La récolte de céréales de la Russie, premier pays exportateur de blé, devrait atteindre cette année un niveau record pour la période post-soviétique mais les agriculteurs sont pénalisés par la faiblesse des prix, a indiqué mardi la fédération des céréaliers.
"La récolte est prévue dans une fourchette entre 114 et 118 millions de tonnes, c'est du jamais vu pour la période post-soviétique", a déclaré Arkadi Zlotchevski, président de l'Union russe céréalière, lors d'une conférence de presse.
Le ministère de l'Agriculture prévoit de son côté une récolte entre 106 et 110 millions de tonnes.
Le record historique enregistré par le pays, aux fertiles "terres noires" proches de la mer Noire, remonte à 1978 à 127 millions de tonnes, avec des surfaces cultivées bien plus vastes qu'actuellement, a observé le représentant agricole. Depuis la chute de l'URSS en 1991, le maximum était de 108 millions de tonnes, en 2008.
Au 15 août, après récolte de 21,9 millions d'hectares (46% des surfaces semées), 72,7 millions de tonnes de céréales avaient été sorties des champs (dont 51,1 millions de tonnes de blé), contre 57 millions de tonnes à la même date l'an dernier, selon le ministère de l'Agriculture.
La récolte avait déjà été très abondante l'an dernier à 104,8 millions de tonnes, ce qui avait permis à la Russie d'atteindre un record d'exportations à 33,9 millions de tonnes sur la campagne 2015-2016 et de dépasser les Etats-Unis comme premier fournisseur de blé de la planète (24,6 millions de tonnes).
Pour la campagne en cours (juillet 2016-juin 2017), les ventes à l'étranger pourraient encore augmenter à 38,5 millions de tonnes toutes céréales comprises, a estimé M. Zlotchevski.

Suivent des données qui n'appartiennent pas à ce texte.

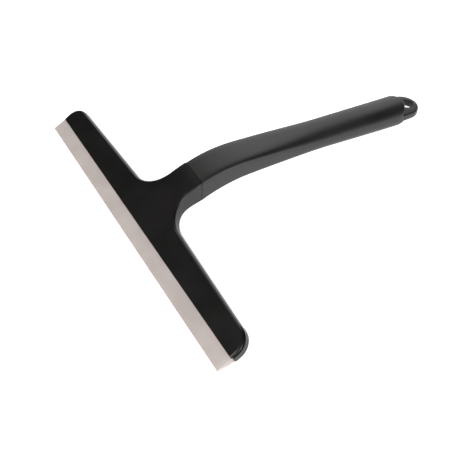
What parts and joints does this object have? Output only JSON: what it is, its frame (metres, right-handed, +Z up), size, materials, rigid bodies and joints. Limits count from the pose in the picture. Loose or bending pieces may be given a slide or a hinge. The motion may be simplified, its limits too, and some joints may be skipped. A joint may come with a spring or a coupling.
{
  "type": "window cleaning squeegee",
  "caption": "Window squeegee with a wide T head, a soft silicone lip that bends in its groove, a bent hollow grip and a hanging loop.",
  "frame": {"origin": "on the floor, under the middle of the squeegee's box", "axes": "+X along the blade, +Y from the blade towards the hanging loop, +Z up from the floor it stands on"},
  "size_m": [0.25, 0.235, 0.031],
  "materials": {
    "head_plastic": "satin",
    "grip_plastic": "satin",
    "silicone": "matte",
    "screw_steel": "satin"
  },
  "bodies": {
    "frame": {"head_shell": "head_plastic", "head_base": "head_plastic", "end_cap_left": "head_plastic", "end_cap_right": "head_plastic", "base_screws": "screw_steel", "grip_shell": "grip_plastic", "grip_cover": "grip_plastic", "grip_screws": "screw_steel", "tenon_screw": "screw_steel", "hanging_loop": "grip_plastic"},
    "blade_lip": {"blade": "silicone"}
  },
  "joints": [
    {"name": "lip_bend", "type": "hinge", "parent": "frame", "child": "blade_lip", "pos_m": [0, -0.10425, 0.00477], "axis": [1, 0, 0], "range_deg": [-18, 18], "stiffness_Nm_per_rad": 0.3}
  ]
}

"Un record (de production) est une bonne chose, il faut s'en réjouir, mais il présente des risques significatifs", a-t-il cependant observé, s'inquiétant du très faible niveau des prix sur le marché intérieur, une tendance qui s'aggrave actuellement avec l'arrivée de cette moisson abondante.
"Cette moisson fantastique n'apporte pas de bons revenus aux agriculteurs (...) et si la tendance se poursuit, nous arriverons sous le seuil de rentabilité", a-t-il prévenu.
"Cela peut provoquer des faillites massives d'exploitations", a-t-il ajouté, s'inquiétant également des fonds disponibles pour les semis d'automne.
Pour soutenir le monde agricole, le responsable céréalier a appelé le gouvernement a abolir les barrières douanières mises en place début 2015. Son objectif était alors d'éviter une envolée des prix sur le marché intérieur sous l'effet de l'effondrement du rouble.
Selon M. Zlotchevski, cette mesure constituait "une erreur" et a coûté environ 50 milliards de roubles aux agriculteurs, soit près de 700 millions d'euros au taux actuel.
Il a également mis en garde contre les conséquences du manque de silos disponibles pour stocker la récolte puisque la capacité actuelle est de l'ordre de 120 millions de tonnes, à peine plus que la moisson prévue. Or d'importantes réserves restent de la moisson de l'an dernier.
Les exploitations sont donc susceptibles de conserver les céréales dans des lieux inadaptés ce qui "menace d'abord la qualité et ensuite la quantité" finale.
"Le ministère de l'Agriculture ne prévoit pas de déficit de capacité de stockage", a assuré le ministre Alexandre Tkatchev à l'agence TASS. Il a jugé "possibles" des difficultés "locales en Sibérie" en cas de récolte atteignant 115 millions de tonnes mais rappelé que le ministère prévoyait une récolte inférieure à 110 millions de tonnes.